Your goal: Repeat the listing in full, preserving every character.

(Object modeling scripts)
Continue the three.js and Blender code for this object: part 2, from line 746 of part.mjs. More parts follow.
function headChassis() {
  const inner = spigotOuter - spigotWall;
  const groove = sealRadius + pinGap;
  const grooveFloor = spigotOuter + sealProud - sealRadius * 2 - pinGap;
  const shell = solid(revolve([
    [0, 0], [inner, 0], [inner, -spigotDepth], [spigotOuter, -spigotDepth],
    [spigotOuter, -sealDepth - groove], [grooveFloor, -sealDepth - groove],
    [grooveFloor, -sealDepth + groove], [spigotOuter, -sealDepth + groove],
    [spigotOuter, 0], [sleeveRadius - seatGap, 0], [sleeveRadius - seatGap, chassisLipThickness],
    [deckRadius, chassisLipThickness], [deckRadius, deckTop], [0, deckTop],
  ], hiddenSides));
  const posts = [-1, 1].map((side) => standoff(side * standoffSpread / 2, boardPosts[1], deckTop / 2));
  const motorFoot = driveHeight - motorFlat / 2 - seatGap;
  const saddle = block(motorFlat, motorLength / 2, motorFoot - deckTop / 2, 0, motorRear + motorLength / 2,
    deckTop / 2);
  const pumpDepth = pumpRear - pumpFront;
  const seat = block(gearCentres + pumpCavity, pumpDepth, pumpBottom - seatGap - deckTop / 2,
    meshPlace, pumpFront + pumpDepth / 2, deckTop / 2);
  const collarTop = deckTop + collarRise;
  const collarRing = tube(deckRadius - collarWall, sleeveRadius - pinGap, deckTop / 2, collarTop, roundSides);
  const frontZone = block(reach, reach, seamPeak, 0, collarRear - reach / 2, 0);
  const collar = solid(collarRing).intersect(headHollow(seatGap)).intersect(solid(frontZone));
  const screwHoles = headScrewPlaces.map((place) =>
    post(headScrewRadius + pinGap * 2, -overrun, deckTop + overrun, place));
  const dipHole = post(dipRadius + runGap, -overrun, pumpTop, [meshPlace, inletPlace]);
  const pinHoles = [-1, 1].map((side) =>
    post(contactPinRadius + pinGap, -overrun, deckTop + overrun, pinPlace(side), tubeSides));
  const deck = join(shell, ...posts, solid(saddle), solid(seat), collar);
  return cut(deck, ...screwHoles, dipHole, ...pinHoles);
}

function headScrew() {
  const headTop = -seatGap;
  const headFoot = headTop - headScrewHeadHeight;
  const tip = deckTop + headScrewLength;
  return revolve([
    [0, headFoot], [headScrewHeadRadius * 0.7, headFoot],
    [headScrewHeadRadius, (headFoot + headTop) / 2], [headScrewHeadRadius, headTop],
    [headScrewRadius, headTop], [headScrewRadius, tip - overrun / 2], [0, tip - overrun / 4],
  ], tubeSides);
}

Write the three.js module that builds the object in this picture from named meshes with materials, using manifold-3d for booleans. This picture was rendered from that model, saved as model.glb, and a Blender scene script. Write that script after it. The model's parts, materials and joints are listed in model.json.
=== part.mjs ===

Exercise output:
Continue the three.js and Blender code for this object: part 2, from line 746 of part.mjs. More parts follow.
function headChassis() {
  const inner = spigotOuter - spigotWall;
  const groove = sealRadius + pinGap;
  const grooveFloor = spigotOuter + sealProud - sealRadius * 2 - pinGap;
  const shell = solid(revolve([
    [0, 0], [inner, 0], [inner, -spigotDepth], [spigotOuter, -spigotDepth],
    [spigotOuter, -sealDepth - groove], [grooveFloor, -sealDepth - groove],
    [grooveFloor, -sealDepth + groove], [spigotOuter, -sealDepth + groove],
    [spigotOuter, 0], [sleeveRadius - seatGap, 0], [sleeveRadius - seatGap, chassisLipThickness],
    [deckRadius, chassisLipThickness], [deckRadius, deckTop], [0, deckTop],
  ], hiddenSides));
  const posts = [-1, 1].map((side) => standoff(side * standoffSpread / 2, boardPosts[1], deckTop / 2));
  const motorFoot = driveHeight - motorFlat / 2 - seatGap;
  const saddle = block(motorFlat, motorLength / 2, motorFoot - deckTop / 2, 0, motorRear + motorLength / 2,
    deckTop / 2);
  const pumpDepth = pumpRear - pumpFront;
  const seat = block(gearCentres + pumpCavity, pumpDepth, pumpBottom - seatGap - deckTop / 2,
    meshPlace, pumpFront + pumpDepth / 2, deckTop / 2);
  const collarTop = deckTop + collarRise;
  const collarRing = tube(deckRadius - collarWall, sleeveRadius - pinGap, deckTop / 2, collarTop, roundSides);
  const frontZone = block(reach, reach, seamPeak, 0, collarRear - reach / 2, 0);
  const collar = solid(collarRing).intersect(headHollow(seatGap)).intersect(solid(frontZone));
  const screwHoles = headScrewPlaces.map((place) =>
    post(headScrewRadius + pinGap * 2, -overrun, deckTop + overrun, place));
  const dipHole = post(dipRadius + runGap, -overrun, pumpTop, [meshPlace, inletPlace]);
  const pinHoles = [-1, 1].map((side) =>
    post(contactPinRadius + pinGap, -overrun, deckTop + overrun, pinPlace(side), tubeSides));
  const deck = join(shell, ...posts, solid(saddle), solid(seat), collar);
  return cut(deck, ...screwHoles, dipHole, ...pinHoles);
}

function headScrew() {
  const headTop = -seatGap;
  const headFoot = headTop - headScrewHeadHeight;
  const tip = deckTop + headScrewLength;
  return revolve([
    [0, headFoot], [headScrewHeadRadius * 0.7, headFoot],
    [headScrewHeadRadius, (headFoot + headTop) / 2], [headScrewHeadRadius, headTop],
    [headScrewRadius, headTop], [headScrewRadius, tip - overrun / 2], [0, tip - overrun / 4],
  ], tubeSides);
}

Write the three.js module that builds the object in this picture from named meshes with materials, using manifold-3d for booleans. This picture was rendered from that model, saved as model.glb, and a Blender scene script. Write that script after it. The model's parts, materials and joints are listed in model.json.
=== part.mjs ===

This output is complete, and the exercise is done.